* Task prompt
Transcribe only part of the material below: the lines from the one containing "The build123d and" through the one containing "return self.barrel_height +", inclusive, exactly as written.

* Supplied records

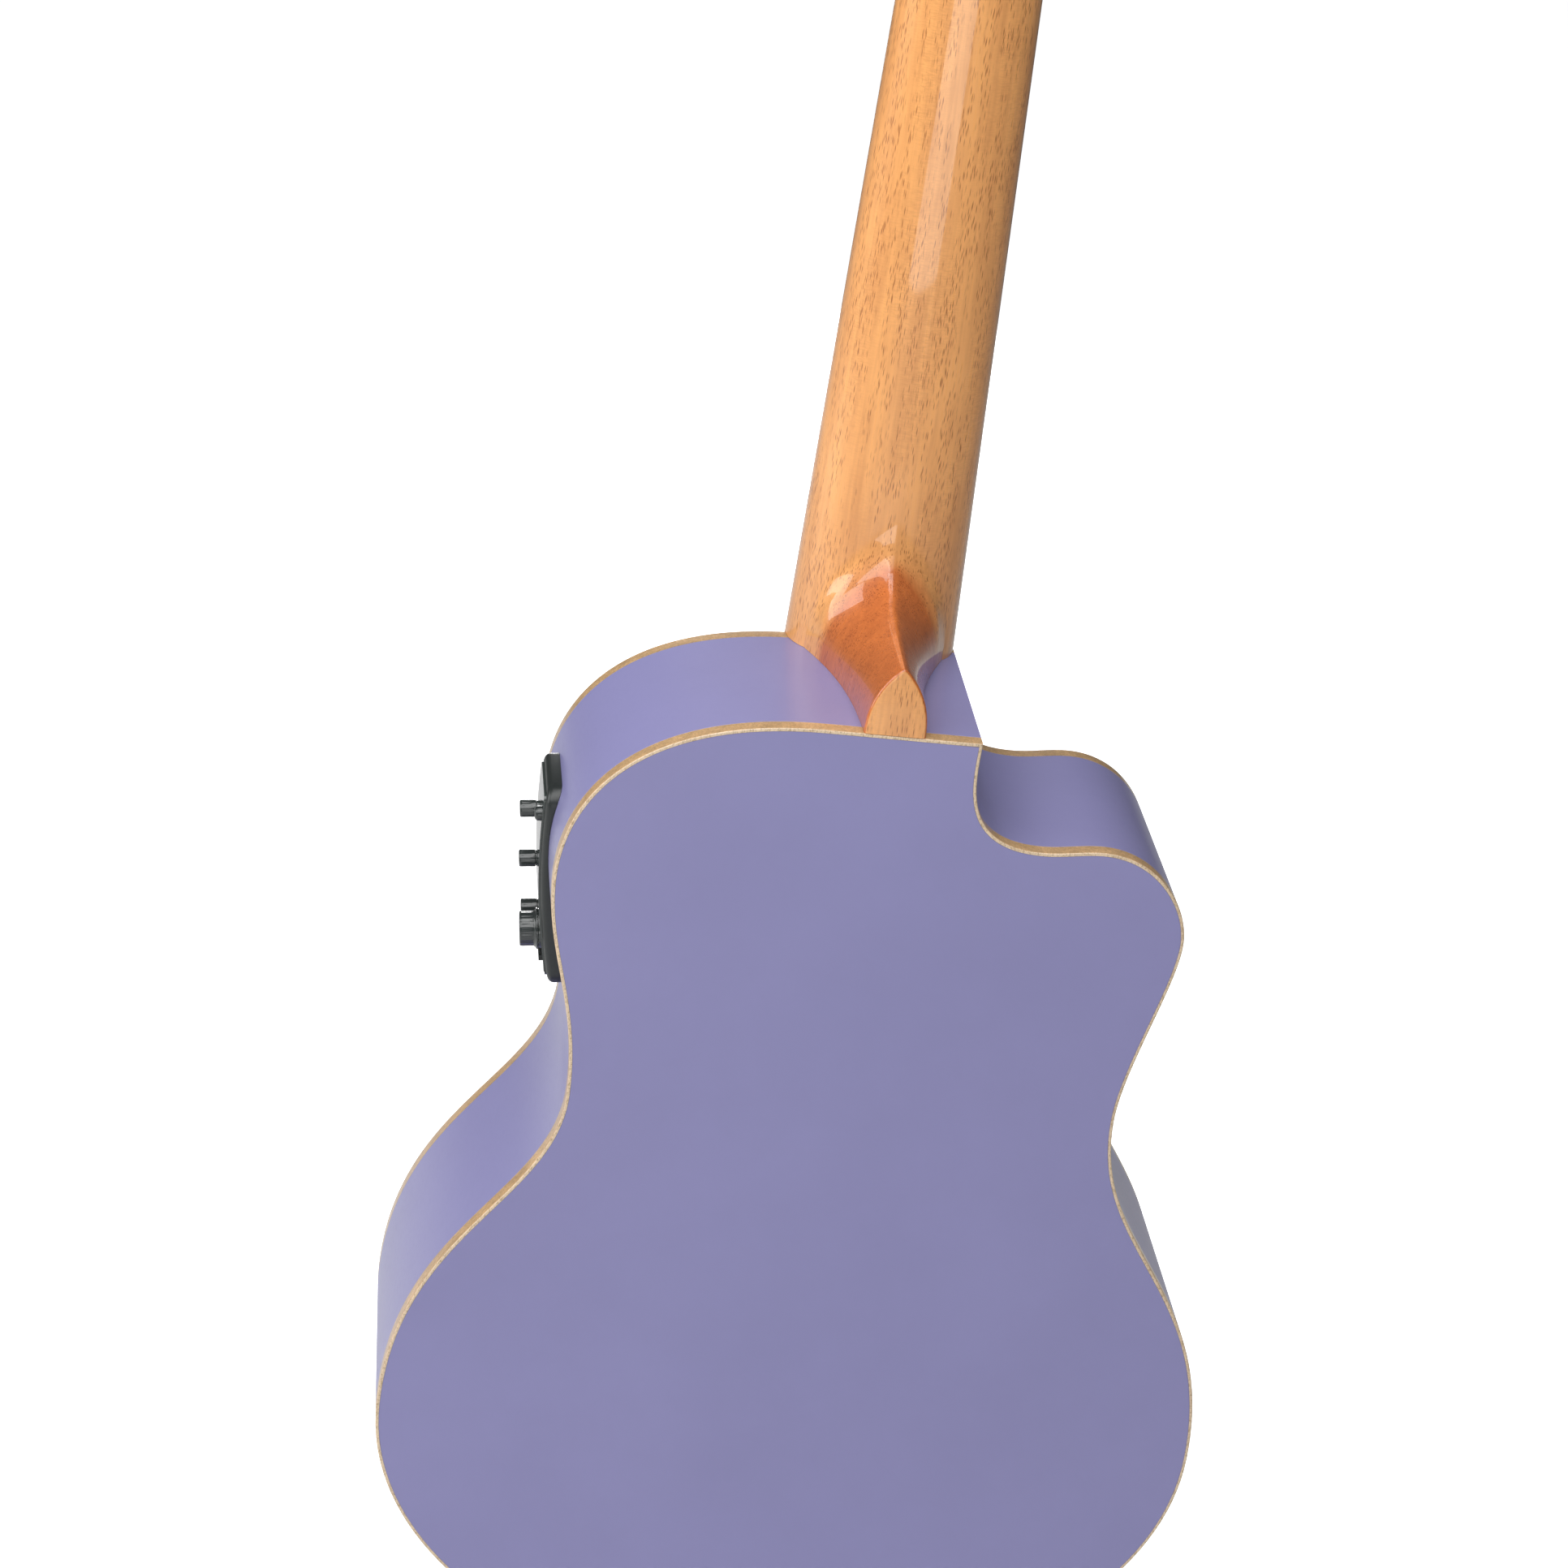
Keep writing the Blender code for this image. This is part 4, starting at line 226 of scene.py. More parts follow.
TUNER_BORE_ENDS = (-0.01, 0.03)

# Preamp
PREAMP_DROP = 0.0650
PREAMP_DEPTH_Y = 0.0275
PREAMP_FACE_X = 0.0846
PREAMP_TILT = math.radians(6.5)
PREAMP_OPENING_ENDS = (-0.02, 0.01)
PREAMP_SIDE_SPAN = (-0.20, -0.02)
BEZEL_LENGTH = 0.0590
BEZEL_WIDTH = 0.0295
BEZEL_RIM = 0.0022
BEZEL_CROWN = 0.0020
BEZEL_CORNER = 0.0050
BEZEL_SOFT = 0.0005
BEZEL_OUTER_SOFT = 0.0016
BEZEL_INNER_CORNER = BEZEL_CORNER * 0.4
BEZEL_EDGE_STEPS = 5
BEZEL_SEAT = SEAT_GAP * 0.3
COLLAR_WALL = 0.0013
COLLAR_DEPTH = 0.0110
COLLAR_CORNER = BEZEL_CORNER * 0.6
HOUSING_DEPTH = 0.0260
PANEL_PROUD = 0.0006
PANEL_BLANK_TOP = 0.0060
OVER_PANEL = 0.0120
KNOB_SHOW = 0.00006
KNOB_SEAT_DEPTH = 0.0040
KNOB_SEAT_INSET = 0.0002
KNOB_SEAT_EDGE = 0.0001
SMALL_KNOB_RADIUS = 0.0024
SMALL_KNOB_HEIGHT = 0.0045
VOLUME_KNOB_RADIUS = 0.0048
VOLUME_SKIRT_RADIUS = 0.0057
VOLUME_KNOB_HEIGHT = 0.0050
KNOB_STEM_RADIUS = 0.0015
KNOB_STEM_LENGTH = 0.0040
KNOB_EDGE = 0.0004
KNOB_EDGE_STEPS = 5
KNOB_DISH_RIM = 0.72
KNOB_DISH_FLOOR = 0.66
KNOB_DISH_DEPTH = 0.00015
KNOB_DISH_MIDDLE = 0.00025
FLUTE_DEPTH = 0.00009
FLUTE_RISE = 0.0003
FLUTE_STEPS = 6
SMALL_KNOB_FLUTES = 14
VOLUME_KNOB_FLUTES = 24
SKIRT_EDGE = 0.0001
SKIRT_HEIGHT = 0.0004
SKIRT_SLOPE_HEIGHT = 0.0012
SKIRT_HOLLOW = 0.6
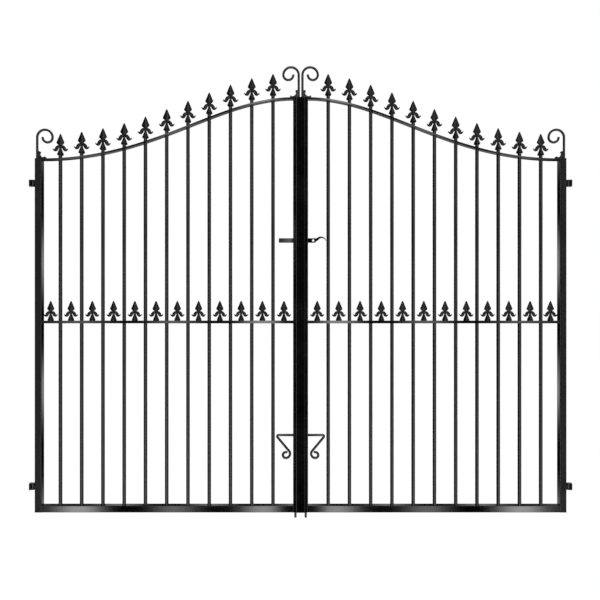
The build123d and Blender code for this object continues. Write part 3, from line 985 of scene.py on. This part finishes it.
@dataclass(frozen=True)
class Hinges(SubAssembly):
    """Welded hinge eyes, with their pins and brackets.

    The pin's ends say how much thinner it is at each distance from its end.
    """

    barrel: float = 8.0
    barrel_height: float = 19.0
    rim: float = 0.9
    rim_ease: float = 0.25
    bore_ease: float = 0.5
    pin: float = 5.0
    pin_ends: tuple[Flat, ...] = ((1.2, 0.0), (0.4, 0.3), (0.0, 1.0))
    eye_play: float = 0.1
    lug_play: float = 0.05
    sides: int = 32
    lug: float = 5.0
    gap: float = 0.5
    stile_reach: float = 15.0
    neck_tall: float = 13.0
    neck_deep: float = 10.0
    neck_gap: float = 0.6
    neck_corner: float = 0.8
    plate: float = 6.0
    plate_depth: float = 20.0
    plate_corner: float = 0.9
    plate_steps: int = 3
    plate_sink: float = 1.0
    lug_corner: float = 0.6
    nose_steps: int = 16
    bore_sides: int = 24

    @property
    def height(self) -> float:
        """Height of a bracket."""
        return self.barrel_height + 2 * (self.gap + self.lug)

    def build(self) -> None:
        """Make both hinges of one side."""
        gate = self.gate
        eyes, brackets, pins = (Ironwork(self.side) for _ in range(3))
        for level in (gate.lower_hinge, gate.upper_hinge):
            self.eye(eyes, level)
            self.bracket(brackets, level)
            self.rod(pins, level)
        word, fixed = self.side.word, "hinge_brackets"
        eyes.sided("hinge_eye_barrels", self.paints.bars, "hinge_eyes")
        brackets.piece(f"{word}_hinge_bracket_plates", fixed, self.paints.bars,
                       [f"{word}_hinge_brackets"])
        pins.piece(f"{word}_hinge_pin_rods", fixed, self.paints.sliding, [f"{word}_hinge_pins"])

    def eye(self, iron: Ironwork, level: float) -> None:
        """Barrel with the neck that is welded to the stile.

        Args:
            iron: Piece that it is added to.
            level: Height of its middle.
        """
        x, y = self.gate.pin_place, self.gate.pin_setback
        half, r, bore = self.barrel_height / 2, self.barrel, self.pin + self.eye_play
        lower = [(bore, self.bore_ease - half), (bore + self.bore_ease, -half),
                 (r - self.rim, -half), (r - self.rim_ease, self.rim_ease - half),
                 (r, self.rim - half)]
        ring = lower + [(wide, -z) for wide, z in reversed(lower)]
        turns = [math.tau * i / self.sides for i in range(self.sides)]
        points = [(x + r * math.cos(a), y + r * math.sin(a), level + z)
                  for a in turns for r, z in ring]
        count = len(ring)
        faces = []
        for i in range(self.sides):
            here, there = i * count, (i + 1) % self.sides * count
            faces += [[here + j, here + (j + 1) % count, there + (j + 1) % count, there + j]
                      for j in range(count)]
        iron.add(points, faces)
        tall, deep = self.neck_tall / 2, self.neck_deep / 2
        iron.block((x - self.stile_reach, y - deep, level - tall),
                   (x - bore - self.neck_gap, y + deep, level + tall), self.neck_corner)

    def bracket(self, iron: Ironwork, level: float) -> None:
        """Plate with a lug at its top and at its bottom.

        Args:
            iron: Piece that it is added to.
            level: Height of its middle.
        """
        x, y = self.gate.pin_place, self.gate.pin_setback
        half, r, deep = self.height / 2, self.barrel, self.plate_depth / 2
        back = x + self.stile_reach
        iron.block((back - self.plate, y - deep, level - half), (back, y + deep, level + half),
                   self.plate_corner, self.plate_steps)
        end = back - self.plate_sink
        outline = [*arc((x, y), r, 90, 270, self.nose_steps), (end, y - r), (end, y + r)]
        bore = hole((x, y), self.pin + self.lug_play, self.bore_sides)
        for foot in (level - half, level + half - self.lug):
            iron.plate(Facing.LEVEL, outline, (foot, foot + self.lug), self.lug_corner, [bore])

    def rod(self, iron: Ironwork, level: float) -> None:
        """Pin with eased ends.

        Args:
            iron: Piece that it is added to.
            level: Height of its middle.
        """
        gate, half, r = self.gate, self.height / 2, self.pin
        profile = [(r - thinner, level - half + rise) for thinner, rise in self.pin_ends]
        profile += [(r - thinner, level + half - drop) for thinner, drop in reversed(self.pin_ends)]
        iron.turned((gate.pin_place, gate.pin_setback), profile, self.sides)


@dataclass(frozen=True)
class CoverStrip(SubAssembly):
    """Bevelled flat bar in front of the gap, on a narrow spacer."""

    width: float = 38.0
    thickness: float = 5.0
    standoff: float = 5.0
    bevel: float = 2.2
    ease: float = 0.3
    roll_in: float = 0.25
    roll_out: float = 0.1
    margin: float = 2.0
    spacer: float = 10.0
    spacer_sink: float = 0.2
    spacer_margin: float = 1.0
    spacer_corner: float = 0.4
    crease: float = 15.0

    def build(self) -> None:
        """Make the strip on the left leaf."""
        front = -self.gate.tube / 2
        back = front - self.standoff
        face = back - self.thickness
        half, b = self.width / 2, self.bevel
        foot, top = self.margin, self.gate.meeting_height - self.margin
        iron = Ironwork(self.side)
        rims = ((half - self.ease, back), (half, back - self.ease), (half, face + b),
                (half - self.roll_out, face + b - self.roll_in),
                (half - b + self.roll_in, face + self.roll_out), (half - b, face))
        iron.skin([[(-w, y, foot + half - w), (w, y, foot + half - w), (w, y, top - half + w),
                    (-w, y, top - half + w)] for w, y in rims])
        middle, reach = -(self.gate.meeting_outer + half) / 2, self.spacer / 2
        iron.block((middle - reach, back - self.spacer_sink, foot + self.spacer_margin),
                   (middle + reach, front, top - self.spacer_margin), self.spacer_corner)
        iron.piece("left_cover_strip_bar", "left_leaf", self.paints.strip, ["left_cover_strip"],
                   self.crease)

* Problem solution
The build123d and Blender code for this object continues. Write part 3, from line 985 of scene.py on. This part finishes it.
@dataclass(frozen=True)
class Hinges(SubAssembly):
    """Welded hinge eyes, with their pins and brackets.

    The pin's ends say how much thinner it is at each distance from its end.
    """

    barrel: float = 8.0
    barrel_height: float = 19.0
    rim: float = 0.9
    rim_ease: float = 0.25
    bore_ease: float = 0.5
    pin: float = 5.0
    pin_ends: tuple[Flat, ...] = ((1.2, 0.0), (0.4, 0.3), (0.0, 1.0))
    eye_play: float = 0.1
    lug_play: float = 0.05
    sides: int = 32
    lug: float = 5.0
    gap: float = 0.5
    stile_reach: float = 15.0
    neck_tall: float = 13.0
    neck_deep: float = 10.0
    neck_gap: float = 0.6
    neck_corner: float = 0.8
    plate: float = 6.0
    plate_depth: float = 20.0
    plate_corner: float = 0.9
    plate_steps: int = 3
    plate_sink: float = 1.0
    lug_corner: float = 0.6
    nose_steps: int = 16
    bore_sides: int = 24

    @property
    def height(self) -> float:
        """Height of a bracket."""
        return self.barrel_height + 2 * (self.gap + self.lug)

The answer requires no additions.